• [Data provided]
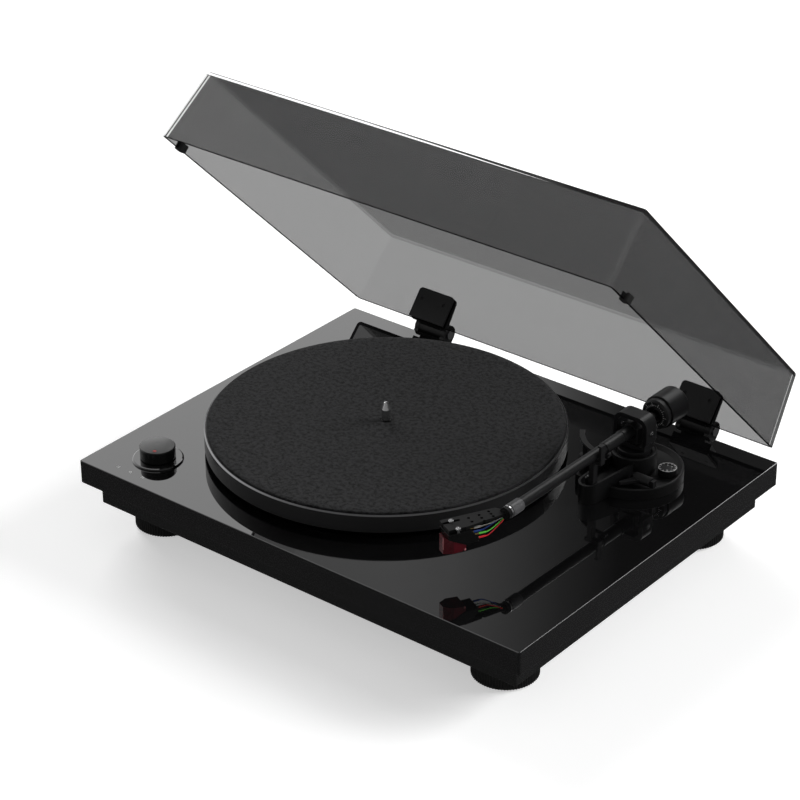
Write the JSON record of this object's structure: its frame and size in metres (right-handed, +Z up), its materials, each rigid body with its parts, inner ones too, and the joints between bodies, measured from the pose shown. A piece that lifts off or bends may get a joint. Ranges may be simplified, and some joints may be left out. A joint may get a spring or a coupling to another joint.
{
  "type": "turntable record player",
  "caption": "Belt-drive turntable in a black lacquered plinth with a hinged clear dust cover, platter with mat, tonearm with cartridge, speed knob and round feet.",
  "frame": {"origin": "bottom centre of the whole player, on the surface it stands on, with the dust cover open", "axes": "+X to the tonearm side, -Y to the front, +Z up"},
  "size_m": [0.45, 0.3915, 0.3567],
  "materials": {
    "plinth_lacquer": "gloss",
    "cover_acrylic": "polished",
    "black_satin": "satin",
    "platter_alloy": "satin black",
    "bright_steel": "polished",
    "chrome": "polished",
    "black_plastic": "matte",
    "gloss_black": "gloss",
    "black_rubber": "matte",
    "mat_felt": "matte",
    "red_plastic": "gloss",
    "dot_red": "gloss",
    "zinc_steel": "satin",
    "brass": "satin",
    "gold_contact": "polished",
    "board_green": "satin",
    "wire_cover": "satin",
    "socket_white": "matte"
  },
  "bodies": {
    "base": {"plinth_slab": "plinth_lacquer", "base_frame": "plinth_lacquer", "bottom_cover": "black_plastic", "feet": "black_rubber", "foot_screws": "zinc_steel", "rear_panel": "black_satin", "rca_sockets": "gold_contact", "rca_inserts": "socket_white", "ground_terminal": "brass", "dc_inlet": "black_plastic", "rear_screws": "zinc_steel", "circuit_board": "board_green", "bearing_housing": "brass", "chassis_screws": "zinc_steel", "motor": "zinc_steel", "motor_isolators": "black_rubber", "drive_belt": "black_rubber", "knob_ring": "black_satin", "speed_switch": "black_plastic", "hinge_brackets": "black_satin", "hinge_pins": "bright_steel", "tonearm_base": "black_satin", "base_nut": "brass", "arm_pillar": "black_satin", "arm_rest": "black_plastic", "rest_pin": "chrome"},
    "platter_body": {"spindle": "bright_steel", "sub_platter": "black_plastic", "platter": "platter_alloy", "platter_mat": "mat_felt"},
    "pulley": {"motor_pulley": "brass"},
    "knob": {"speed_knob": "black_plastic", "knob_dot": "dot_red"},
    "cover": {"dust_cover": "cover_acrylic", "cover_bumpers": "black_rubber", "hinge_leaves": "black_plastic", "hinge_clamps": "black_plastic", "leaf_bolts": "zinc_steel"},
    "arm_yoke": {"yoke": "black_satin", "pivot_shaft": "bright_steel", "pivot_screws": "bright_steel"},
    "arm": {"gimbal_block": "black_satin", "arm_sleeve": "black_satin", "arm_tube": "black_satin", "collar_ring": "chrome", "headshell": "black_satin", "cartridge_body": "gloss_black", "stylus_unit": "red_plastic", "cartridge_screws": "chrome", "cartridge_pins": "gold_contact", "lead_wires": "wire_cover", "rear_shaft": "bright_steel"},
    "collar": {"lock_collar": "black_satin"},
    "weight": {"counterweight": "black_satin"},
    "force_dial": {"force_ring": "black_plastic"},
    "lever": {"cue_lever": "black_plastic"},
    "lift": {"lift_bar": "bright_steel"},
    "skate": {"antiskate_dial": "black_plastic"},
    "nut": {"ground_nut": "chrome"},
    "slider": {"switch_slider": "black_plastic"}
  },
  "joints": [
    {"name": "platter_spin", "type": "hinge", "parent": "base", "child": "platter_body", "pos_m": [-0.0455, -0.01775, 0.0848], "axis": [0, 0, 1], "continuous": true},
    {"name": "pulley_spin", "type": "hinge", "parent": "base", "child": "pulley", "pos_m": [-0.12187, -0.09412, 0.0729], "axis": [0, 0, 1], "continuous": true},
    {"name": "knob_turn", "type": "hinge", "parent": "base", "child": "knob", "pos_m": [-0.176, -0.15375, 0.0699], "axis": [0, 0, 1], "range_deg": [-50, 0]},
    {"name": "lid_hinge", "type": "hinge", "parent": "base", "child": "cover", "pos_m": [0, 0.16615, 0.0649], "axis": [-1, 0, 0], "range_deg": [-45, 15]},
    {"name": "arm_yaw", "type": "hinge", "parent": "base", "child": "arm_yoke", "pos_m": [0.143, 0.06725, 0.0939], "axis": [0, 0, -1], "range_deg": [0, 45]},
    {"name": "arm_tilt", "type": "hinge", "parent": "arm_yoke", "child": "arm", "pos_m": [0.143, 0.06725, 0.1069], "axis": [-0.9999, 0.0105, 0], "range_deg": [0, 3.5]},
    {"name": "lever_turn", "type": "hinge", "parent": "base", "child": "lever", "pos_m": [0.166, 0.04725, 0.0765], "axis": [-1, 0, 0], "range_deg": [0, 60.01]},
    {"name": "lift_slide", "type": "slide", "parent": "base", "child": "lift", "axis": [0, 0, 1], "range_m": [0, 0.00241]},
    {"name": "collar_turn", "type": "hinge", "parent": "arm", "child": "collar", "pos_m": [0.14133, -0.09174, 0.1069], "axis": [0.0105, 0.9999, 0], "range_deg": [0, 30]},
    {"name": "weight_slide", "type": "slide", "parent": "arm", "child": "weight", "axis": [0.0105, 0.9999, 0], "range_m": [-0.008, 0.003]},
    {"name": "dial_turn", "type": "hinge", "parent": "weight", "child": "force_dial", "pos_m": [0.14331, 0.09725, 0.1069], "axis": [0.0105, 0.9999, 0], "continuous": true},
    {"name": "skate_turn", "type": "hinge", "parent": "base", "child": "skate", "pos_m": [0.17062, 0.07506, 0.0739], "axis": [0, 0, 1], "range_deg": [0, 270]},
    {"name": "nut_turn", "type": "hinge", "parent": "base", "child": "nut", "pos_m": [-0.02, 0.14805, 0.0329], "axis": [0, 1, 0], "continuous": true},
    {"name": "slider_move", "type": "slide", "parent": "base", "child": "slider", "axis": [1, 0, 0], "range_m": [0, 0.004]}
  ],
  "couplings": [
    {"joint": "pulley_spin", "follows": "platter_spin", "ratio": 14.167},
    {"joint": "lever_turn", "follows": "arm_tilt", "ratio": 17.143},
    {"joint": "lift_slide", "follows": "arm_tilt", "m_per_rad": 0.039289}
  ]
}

• [Aim of the task] Reproduce the full listing exactly.

• [Response below]
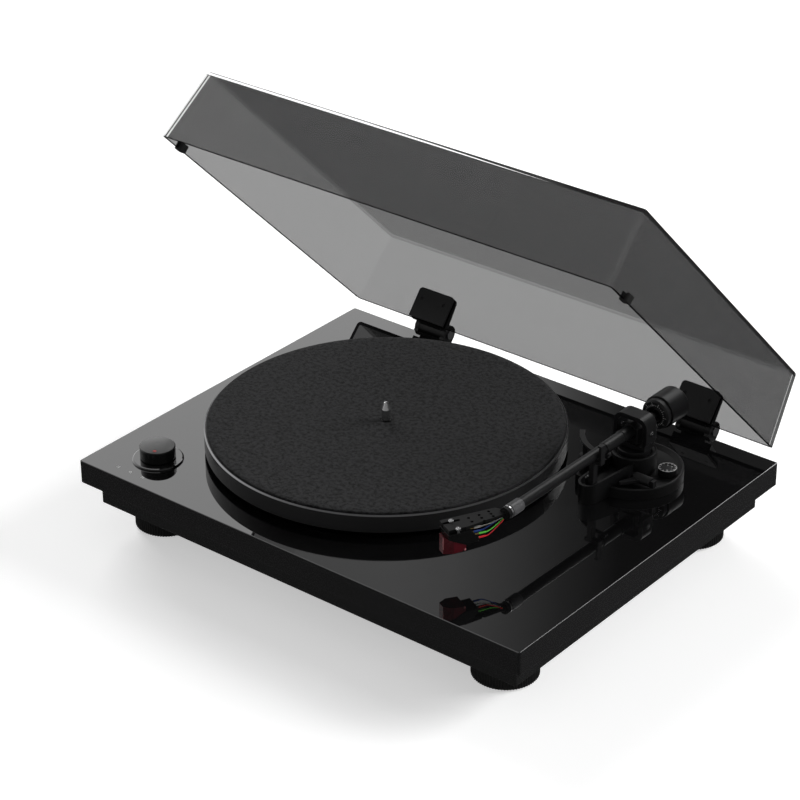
Write the JSON record of this object's structure: its frame and size in metres (right-handed, +Z up), its materials, each rigid body with its parts, inner ones too, and the joints between bodies, measured from the pose shown. A piece that lifts off or bends may get a joint. Ranges may be simplified, and some joints may be left out. A joint may get a spring or a coupling to another joint.
{
  "type": "turntable record player",
  "caption": "Belt-drive turntable in a black lacquered plinth with a hinged clear dust cover, platter with mat, tonearm with cartridge, speed knob and round feet.",
  "frame": {"origin": "bottom centre of the whole player, on the surface it stands on, with the dust cover open", "axes": "+X to the tonearm side, -Y to the front, +Z up"},
  "size_m": [0.45, 0.3915, 0.3567],
  "materials": {
    "plinth_lacquer": "gloss",
    "cover_acrylic": "polished",
    "black_satin": "satin",
    "platter_alloy": "satin black",
    "bright_steel": "polished",
    "chrome": "polished",
    "black_plastic": "matte",
    "gloss_black": "gloss",
    "black_rubber": "matte",
    "mat_felt": "matte",
    "red_plastic": "gloss",
    "dot_red": "gloss",
    "zinc_steel": "satin",
    "brass": "satin",
    "gold_contact": "polished",
    "board_green": "satin",
    "wire_cover": "satin",
    "socket_white": "matte"
  },
  "bodies": {
    "base": {"plinth_slab": "plinth_lacquer", "base_frame": "plinth_lacquer", "bottom_cover": "black_plastic", "feet": "black_rubber", "foot_screws": "zinc_steel", "rear_panel": "black_satin", "rca_sockets": "gold_contact", "rca_inserts": "socket_white", "ground_terminal": "brass", "dc_inlet": "black_plastic", "rear_screws": "zinc_steel", "circuit_board": "board_green", "bearing_housing": "brass", "chassis_screws": "zinc_steel", "motor": "zinc_steel", "motor_isolators": "black_rubber", "drive_belt": "black_rubber", "knob_ring": "black_satin", "speed_switch": "black_plastic", "hinge_brackets": "black_satin", "hinge_pins": "bright_steel", "tonearm_base": "black_satin", "base_nut": "brass", "arm_pillar": "black_satin", "arm_rest": "black_plastic", "rest_pin": "chrome"},
    "platter_body": {"spindle": "bright_steel", "sub_platter": "black_plastic", "platter": "platter_alloy", "platter_mat": "mat_felt"},
    "pulley": {"motor_pulley": "brass"},
    "knob": {"speed_knob": "black_plastic", "knob_dot": "dot_red"},
    "cover": {"dust_cover": "cover_acrylic", "cover_bumpers": "black_rubber", "hinge_leaves": "black_plastic", "hinge_clamps": "black_plastic", "leaf_bolts": "zinc_steel"},
    "arm_yoke": {"yoke": "black_satin", "pivot_shaft": "bright_steel", "pivot_screws": "bright_steel"},
    "arm": {"gimbal_block": "black_satin", "arm_sleeve": "black_satin", "arm_tube": "black_satin", "collar_ring": "chrome", "headshell": "black_satin", "cartridge_body": "gloss_black", "stylus_unit": "red_plastic", "cartridge_screws": "chrome", "cartridge_pins": "gold_contact", "lead_wires": "wire_cover", "rear_shaft": "bright_steel"},
    "collar": {"lock_collar": "black_satin"},
    "weight": {"counterweight": "black_satin"},
    "force_dial": {"force_ring": "black_plastic"},
    "lever": {"cue_lever": "black_plastic"},
    "lift": {"lift_bar": "bright_steel"},
    "skate": {"antiskate_dial": "black_plastic"},
    "nut": {"ground_nut": "chrome"},
    "slider": {"switch_slider": "black_plastic"}
  },
  "joints": [
    {"name": "platter_spin", "type": "hinge", "parent": "base", "child": "platter_body", "pos_m": [-0.0455, -0.01775, 0.0848], "axis": [0, 0, 1], "continuous": true},
    {"name": "pulley_spin", "type": "hinge", "parent": "base", "child": "pulley", "pos_m": [-0.12187, -0.09412, 0.0729], "axis": [0, 0, 1], "continuous": true},
    {"name": "knob_turn", "type": "hinge", "parent": "base", "child": "knob", "pos_m": [-0.176, -0.15375, 0.0699], "axis": [0, 0, 1], "range_deg": [-50, 0]},
    {"name": "lid_hinge", "type": "hinge", "parent": "base", "child": "cover", "pos_m": [0, 0.16615, 0.0649], "axis": [-1, 0, 0], "range_deg": [-45, 15]},
    {"name": "arm_yaw", "type": "hinge", "parent": "base", "child": "arm_yoke", "pos_m": [0.143, 0.06725, 0.0939], "axis": [0, 0, -1], "range_deg": [0, 45]},
    {"name": "arm_tilt", "type": "hinge", "parent": "arm_yoke", "child": "arm", "pos_m": [0.143, 0.06725, 0.1069], "axis": [-0.9999, 0.0105, 0], "range_deg": [0, 3.5]},
    {"name": "lever_turn", "type": "hinge", "parent": "base", "child": "lever", "pos_m": [0.166, 0.04725, 0.0765], "axis": [-1, 0, 0], "range_deg": [0, 60.01]},
    {"name": "lift_slide", "type": "slide", "parent": "base", "child": "lift", "axis": [0, 0, 1], "range_m": [0, 0.00241]},
    {"name": "collar_turn", "type": "hinge", "parent": "arm", "child": "collar", "pos_m": [0.14133, -0.09174, 0.1069], "axis": [0.0105, 0.9999, 0], "range_deg": [0, 30]},
    {"name": "weight_slide", "type": "slide", "parent": "arm", "child": "weight", "axis": [0.0105, 0.9999, 0], "range_m": [-0.008, 0.003]},
    {"name": "dial_turn", "type": "hinge", "parent": "weight", "child": "force_dial", "pos_m": [0.14331, 0.09725, 0.1069], "axis": [0.0105, 0.9999, 0], "continuous": true},
    {"name": "skate_turn", "type": "hinge", "parent": "base", "child": "skate", "pos_m": [0.17062, 0.07506, 0.0739], "axis": [0, 0, 1], "range_deg": [0, 270]},
    {"name": "nut_turn", "type": "hinge", "parent": "base", "child": "nut", "pos_m": [-0.02, 0.14805, 0.0329], "axis": [0, 1, 0], "continuous": true},
    {"name": "slider_move", "type": "slide", "parent": "base", "child": "slider", "axis": [1, 0, 0], "range_m": [0, 0.004]}
  ],
  "couplings": [
    {"joint": "pulley_spin", "follows": "platter_spin", "ratio": 14.167},
    {"joint": "lever_turn", "follows": "arm_tilt", "ratio": 17.143},
    {"joint": "lift_slide", "follows": "arm_tilt", "m_per_rad": 0.039289}
  ]
}